### STATED GOAL
Reproduce this listing in full.

◆ ◆ ◆ ◆ ◆

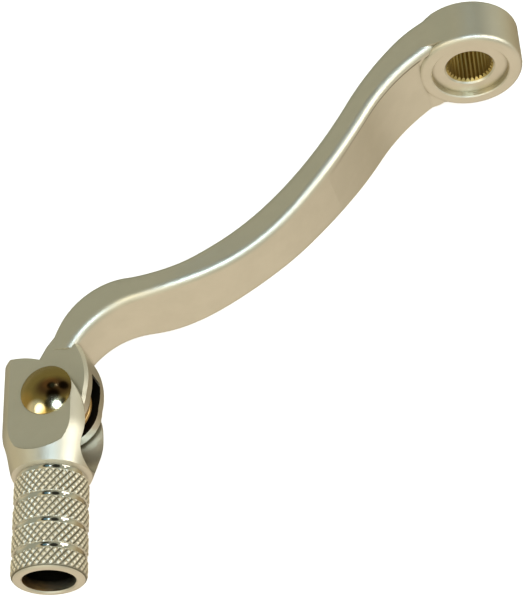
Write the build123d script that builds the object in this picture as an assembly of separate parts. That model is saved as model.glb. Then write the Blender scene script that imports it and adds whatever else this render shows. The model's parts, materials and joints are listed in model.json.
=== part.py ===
from build123d import *
import math
import os

# Folding-tip gear shift lever for the left side of a motorcycle, in millimetres.
# Origin: middle of the serrated bore, on its axis. -Y points outboard, +Y runs along the shift
# shaft into the engine, +Z is up, and the arm leads from the boss towards -X and -Y to the toe tip.

# Boss: clamped on the serrated end of the shift shaft by an axial screw and washer
BOSS_DIAMETER = 31.0
BOSS_OUTER_Y = -7.9
BOSS_INNER_Y = 6.7
BOSS_OUTER_ROUND = 1.6
BOSS_INNER_ROUND = 1.2
COUNTERBORE_DIAMETER = 22.8
COUNTERBORE_DEPTH = 1.8
COUNTERBORE_CHAMFER = 0.35
OUTER_COUNTERSINK_DIAMETER = 15.0
INNER_COUNTERSINK_DIAMETER = 14.15
TOOTH_COUNT = 31
SERRATION_CREST_DIAMETER = 12.5
SERRATION_ROOT_DIAMETER = 13.9
CREST_ANGLE = 4.3

# Arm, seen from above: chains of tangent arcs (radius, turn in degrees) from the boss to the tip
OUTER_START = (-12.3, -8.6)
OUTER_HEADING = 210.1
OUTER_ARCS = ((55.0, 25.1), (178.7, -11.1), (76.9, -41.4), (23.4, 52.7))
INNER_START = (-12.58, 3.86)
INNER_HEADING = 205.0
INNER_ARCS = ((29.6, 15.5), (96.5, 15.2), (125.0, -29.3), (32.5, -35.9), (21.0, 96.0))
BOSS_BLEND_Y = -6.0
# Arm, seen from the side: it leaves the boss on a tangent at this angle from the top, then runs
# through points (x, half height), tallest at the boss and again at the bend
BOSS_TANGENT_ANGLE = 18.0
SIDE_PROFILE = ((-11.0, 13.65), (-20, 13.3), (-45, 11.0), (-72, 9.5))
SIDE_PROFILE += ((-96, 11.4), (-110, 9.6), (-123, 7.8), (-140, 7.5))
ARM_EDGE_ROUND = 2.3
# The arm's long edges lie above this height and left of this X; the boss has its own rounds
LONG_EDGE_Z = 5.0
ROUNDS_FROM_X = -14.0
SHOULDER_Y = -81.0
# Relief in the outboard face: the same outline turned inwards about the point where it fades out
RELIEF_END = (-43.3, -41.9)
RELIEF_TURN = 2.6
RIM_WIDTH = 2.6
RELIEF_ROUND = 1.2
RIM_EDGE_LENGTH = 15.0

# Hinge of the folding tip: its axis is parallel to Z
PIVOT_X = -126.9
PIVOT_Y = -97.7
TONGUE_RADIUS = 10.2
TONGUE_HALF = 7.3
TONGUE_CHAMFER = 0.9
# Where the tongue's outline runs up into the arm, from the pivot
TONGUE_BULGE = (10.65, 6.0)
TONGUE_TOP_RIGHT = (7.2, 16.6)
TONGUE_TOP = (1.0, 21.0)
TONGUE_TOP_LEFT = (-2.3, 16.9)
TONGUE_LEFT_ANGLE = 151.0
SHOULDER_RADIUS = 15.2
SPRING_SLOT_HALF = 3.2
HEEL_FROM_X = -9.4
HEEL_TO_X = -3.0
STOP_GAP = 0.1

# Pivot hardware
RIVET_DIAMETER = 6.0
RIVET_HEAD_DIAMETER = 15.0
RIVET_HEAD_RIM = 0.3
RIVET_DOME_HEIGHT = 2.6
RIVET_TAIL_DIAMETER = 9.2
RIVET_TAIL_HEIGHT = 1.5
RIVET_HOLE_DIAMETER = 6.1
WASHER_DIAMETER = 14.0
WASHER_THICKNESS = 1.0
BUSH_DIAMETER = 12.0
TONGUE_BORE_DIAMETER = 12.1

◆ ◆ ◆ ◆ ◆

### EXERCISE SOLUTION
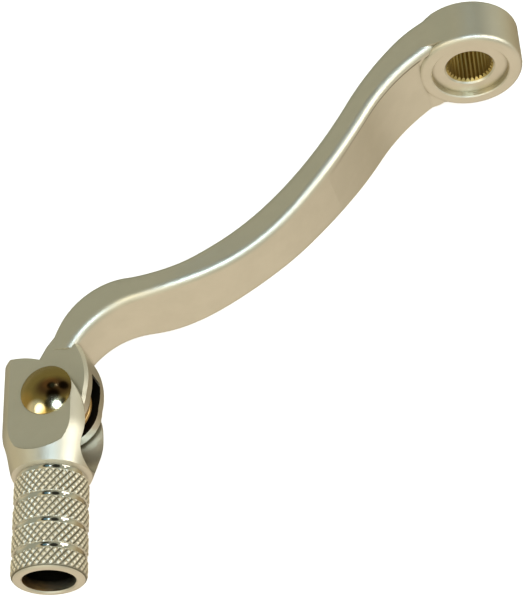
Write the build123d script that builds the object in this picture as an assembly of separate parts. That model is saved as model.glb. Then write the Blender scene script that imports it and adds whatever else this render shows. The model's parts, materials and joints are listed in model.json.
=== part.py ===
from build123d import *
import math
import os

# Folding-tip gear shift lever for the left side of a motorcycle, in millimetres.
# Origin: middle of the serrated bore, on its axis. -Y points outboard, +Y runs along the shift
# shaft into the engine, +Z is up, and the arm leads from the boss towards -X and -Y to the toe tip.

# Boss: clamped on the serrated end of the shift shaft by an axial screw and washer
BOSS_DIAMETER = 31.0
BOSS_OUTER_Y = -7.9
BOSS_INNER_Y = 6.7
BOSS_OUTER_ROUND = 1.6
BOSS_INNER_ROUND = 1.2
COUNTERBORE_DIAMETER = 22.8
COUNTERBORE_DEPTH = 1.8
COUNTERBORE_CHAMFER = 0.35
OUTER_COUNTERSINK_DIAMETER = 15.0
INNER_COUNTERSINK_DIAMETER = 14.15
TOOTH_COUNT = 31
SERRATION_CREST_DIAMETER = 12.5
SERRATION_ROOT_DIAMETER = 13.9
CREST_ANGLE = 4.3

# Arm, seen from above: chains of tangent arcs (radius, turn in degrees) from the boss to the tip
OUTER_START = (-12.3, -8.6)
OUTER_HEADING = 210.1
OUTER_ARCS = ((55.0, 25.1), (178.7, -11.1), (76.9, -41.4), (23.4, 52.7))
INNER_START = (-12.58, 3.86)
INNER_HEADING = 205.0
INNER_ARCS = ((29.6, 15.5), (96.5, 15.2), (125.0, -29.3), (32.5, -35.9), (21.0, 96.0))
BOSS_BLEND_Y = -6.0
# Arm, seen from the side: it leaves the boss on a tangent at this angle from the top, then runs
# through points (x, half height), tallest at the boss and again at the bend
BOSS_TANGENT_ANGLE = 18.0
SIDE_PROFILE = ((-11.0, 13.65), (-20, 13.3), (-45, 11.0), (-72, 9.5))
SIDE_PROFILE += ((-96, 11.4), (-110, 9.6), (-123, 7.8), (-140, 7.5))
ARM_EDGE_ROUND = 2.3
# The arm's long edges lie above this height and left of this X; the boss has its own rounds
LONG_EDGE_Z = 5.0
ROUNDS_FROM_X = -14.0
SHOULDER_Y = -81.0
# Relief in the outboard face: the same outline turned inwards about the point where it fades out
RELIEF_END = (-43.3, -41.9)
RELIEF_TURN = 2.6
RIM_WIDTH = 2.6
RELIEF_ROUND = 1.2
RIM_EDGE_LENGTH = 15.0

# Hinge of the folding tip: its axis is parallel to Z
PIVOT_X = -126.9
PIVOT_Y = -97.7
TONGUE_RADIUS = 10.2
TONGUE_HALF = 7.3
TONGUE_CHAMFER = 0.9
# Where the tongue's outline runs up into the arm, from the pivot
TONGUE_BULGE = (10.65, 6.0)
TONGUE_TOP_RIGHT = (7.2, 16.6)
TONGUE_TOP = (1.0, 21.0)
TONGUE_TOP_LEFT = (-2.3, 16.9)
TONGUE_LEFT_ANGLE = 151.0
SHOULDER_RADIUS = 15.2
SPRING_SLOT_HALF = 3.2
HEEL_FROM_X = -9.4
HEEL_TO_X = -3.0
STOP_GAP = 0.1

# Pivot hardware
RIVET_DIAMETER = 6.0
RIVET_HEAD_DIAMETER = 15.0
RIVET_HEAD_RIM = 0.3
RIVET_DOME_HEIGHT = 2.6
RIVET_TAIL_DIAMETER = 9.2
RIVET_TAIL_HEIGHT = 1.5
RIVET_HOLE_DIAMETER = 6.1
WASHER_DIAMETER = 14.0
WASHER_THICKNESS = 1.0
BUSH_DIAMETER = 12.0
TONGUE_BORE_DIAMETER = 12.1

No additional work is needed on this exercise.